At least the on-set barber knows the value of a laugh.



I'm pregnant with triplets!

Wednesday, April 09, 2008

All I'm Looking

The Mist (2007)
directed by Frank Darabont
rating: 1 out of 5 cravats
on DVD at JL's

The Mist, to me, is a great example of someone making a career in Hollywood without knowing a thing about movies. Knocking the writer of a handful of Young Indiana Jones Chronicles is a straw short of flimsy, I know, but The Shawshank Redemption bought Darabont more of a pass on The Mist (and all future productions, I'm sure) than he deserved. Is there any way he earned less than six figures for this? Is that "low-budget" to anyone not blessed by Steven Spielberg's benevolent graces?

Like the old line on Buckaroo Bonzai, none of the first-time horror films I love tried for the penniless appeal of shoestring craftsmanship.
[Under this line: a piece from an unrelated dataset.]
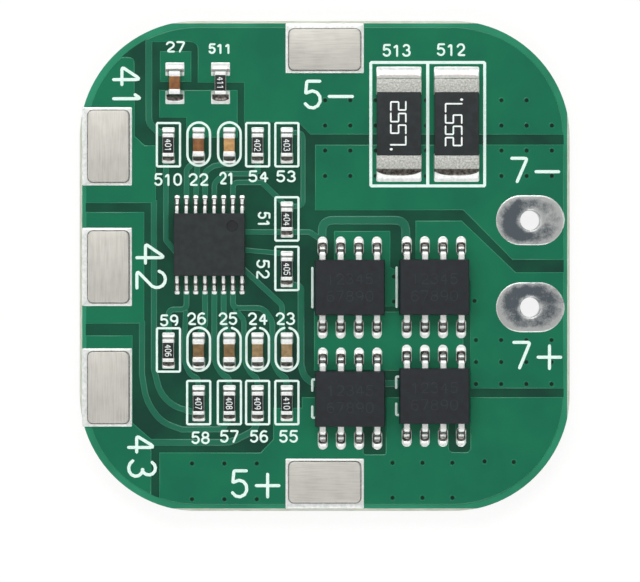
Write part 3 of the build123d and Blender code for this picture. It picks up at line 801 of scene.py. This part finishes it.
def legendPrint():
    top = board["copperMaskTop"] + legend["rise"]
    base = board["bareMaskTop"] - legend["sink"]
    corner = legend["corner"]
    closed, gapped, bars = [], [], []
    for number in range(1, 11):
        x, y = middleOf(f"resistor_{number}")
        closed.append(flatRing(x, y + legend["resistorUp"], *legend["resistor"], corner, 0, 1))
    wide, reach = legend["capacitor"]
    for number in range(1, 7):
        x, y = middleOf(f"capacitor_{number}")
        y += legend["capacitorUp"]
        missed = legend["missed"] if number > 3 else 0
        ring = arc(x, y + reach, wide, wide, 90 + missed, 180) + arc(x, y - reach, wide, wide, 180, 360, 16)
        ring += arc(x, y + reach, wide, wide, 0, 90 - missed)
        if missed:
            gapped.append(ring)
        else:
            closed.append(ring[:-1])
    x, y = middleOf("shunt_1")
    x = (x + middleOf("shunt_2")[0]) / 2
    shuntFrame = flatRing(x, y, *legend["shunts"], corner, 0, 1)
    divider = [(x, y - legend["divider"] / 2), (x, y + legend["divider"] / 2)]
    for number in range(1, 5):
        x, y = middleOf(f"mosfet_{number}")
        x -= legend["barLeft"]
        if number < 3:
            bars.append([(x, y - legend["barHalf"]), (x, y + legend["barHalf"])])
            continue
        for side in (1, -1):
            far, near = y + side * legend["hookFar"], y + side * legend["hookNear"]
            hook = [(x + legend["hookIn"], far), (x - legend["hookOut"], far), (x - legend["hookOut"], near)]
            bars.append(rounded(hook, legend["hookBend"]))
    small, big = legend["smallStroke"], legend["bigStroke"]
    smallText = [line for label in smallLabels for line in textStrokes(*label, edge=small / 2)]
    bigText = [line for label in bigLabels for line in textStrokes(*label, gap=0.0, edge=big / 2)]
    inkPiece(
        "legend", inkMaterial,
        inkMesh(closed, legend["stroke"], base, top, True),
        inkMesh(gapped, legend["stroke"], base, top),
        inkMesh([shuntFrame], legend["frameStroke"], base, top, True),
        inkMesh([divider], legend["frameStroke"], base, top),
        inkMesh(bars, legend["stroke"], base, top),
        inkMesh(smallText, small, base, top),
        inkMesh(bigText, big, base, top),
    )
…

Herk Harvey and Maurice Prather famously thought of Ingmar Bergman when making Carnival of Souls, and in 1962, as now, it's hard to imagine any lighting more professionally astonishing than Through a Glass Darkly must have looked a year before. For Darabont, the aesthetic is synonymous with lowered expectations, and if the director is that condescending about his own shoot, how can the actors or crew care less?

Not surprisingly, the guy so in love with B-movies can't close down his awful conclusion in less than two hours. At which point it isn't even an adaptation, just a bore.